The law, which the Waterways Council publicly has supported, authorizes $3.7 billion for new Corps civil-works projects.
The hope, Calhoun said, is WRDA funds continue to chip away at nationwide needs.
But, she said, a different program, the Navigation and Ecosystem Sustainability Program, could help modernize some of the inland waterways locks and dams — while also addressing environmental needs.
The navigation and sustainability program would construct seven 1,200-foot locks at some of the river’s most congested locations — Locks and Dams 20-25 on the Mississippi and the Illinois River’s La Grange and Peoria locks and dams.
The program also would put funds into conservation of the waterway ecosystem.
However, the program has failed to receive congressional approval since pre-construction and design funding was received in 2007.

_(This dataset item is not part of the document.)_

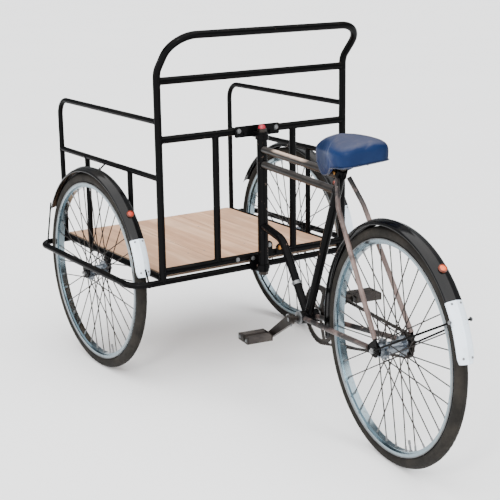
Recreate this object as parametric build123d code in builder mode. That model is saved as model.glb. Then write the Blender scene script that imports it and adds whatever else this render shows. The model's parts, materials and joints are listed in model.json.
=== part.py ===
from build123d import *
import math
import os

os.makedirs("parts", exist_ok=True)

# Front-load cargo tricycle. X points forward, Y to the left, Z up, in millimetres.
# The origin is on the ground under the middle of the whole machine.

# Load bed
bed_length = 760.0
rail_half_width = 491.0
wheel_bay_width = 113.0
base_rail_height = 391.0
side_tube_lift = 13.0
base_tube_radius = 11.0
side_tube_radius = 11.0
base_corner_radius = 60.0
board_thickness = 12.0
board_count = 3
board_seam = 2.0
board_overhang = 8.0
board_side_gap = 2.0
board_rear_gap = 1.5
cross_member_radius = 9.0

# Hoop behind the load
hoop_tube_radius = 12.5
hoop_mid_height = 874.0
hoop_top_height = 1219.0
hoop_bend_share = 0.3536
hoop_lean = 110.0
hoop_corner_share = 0.548
hoop_lean_radius = 60.0
upright_offset = 159.0
upright_radius = 12.0

# Side frames of the bed
side_rail_radius = 9.5
side_top_height = 934.0
side_mid_height = 745.0
side_corner_radius = 60.0
front_side_post_place = 543.0
rear_side_post_place = 211.0

# Wheels
wheel_radius = 356.0
tyre_radius = 19.0
tyre_crown_half_width = 9.0
tyre_wall_radius = 341.0
tyre_foot_half_width = 17.0
rim_outer_radius = 322.0
rim_depth = 18.0
rim_half_width = 16.0
rim_well_depth = 6.0
rim_well_half_width = 9.0
rim_edge_radius = 3.0
bead_gap = 0.2
spoke_radius = 1.8
spoke_pairs = 9
spoke_lean = 55.0
spoke_end_gap = 0.25
spoke_elbow_shift = 2.0
spoke_offset_share = 0.25

# Front hubs, axles and hangers
front_axle_place = 388.0
axle_radius = 5.0
bearing_clearance = 0.05
hole_clearance = 0.1
hub_barrel_radius = 19.0
hub_flange_radius = 31.0
hub_flange_thickness = 3.0
hub_cap_radius = 22.0
hub_cap_length = 12.0
front_flange_setback = 10.0
hub_side_play = 0.3
hanger_thickness = 5.0
hanger_half_width = 24.0
hanger_drop = 22.0
hanger_edge_radius = 12.0
axle_collar_radius = 8.0
axle_collar_length = 4.1
axle_nut_radius = 9.0
axle_nut_thickness = 8.0
axle_end_length = 5.0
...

The program “is a wonderful program that unfortunately has run into some roadblocks along the way,” Calhoun said.
But efforts continue.
The fiscal year 2018 Omnibus Appropriations bill — which approved nearly $400 million on lock and dam projects — also included a $1 million allocation for an updated economic impact study of the navigation and sustainability program.
Calhoun said it’s a positive step, and she hoped policymakers are coming to realize the importance of the Upper Mississippi Inland Waterway system and how much it needs attention. Other options include coalitions or local, state and federal partnerships to funnel more dollars into system repairs, she added.
“We’ve studied this thing to death. It’s time to move forward,” Calhoun said. “This is the thing that keeps the foundation of our nation strong.
“I think we’ve neglected this and kicked the can down the road for far too long.”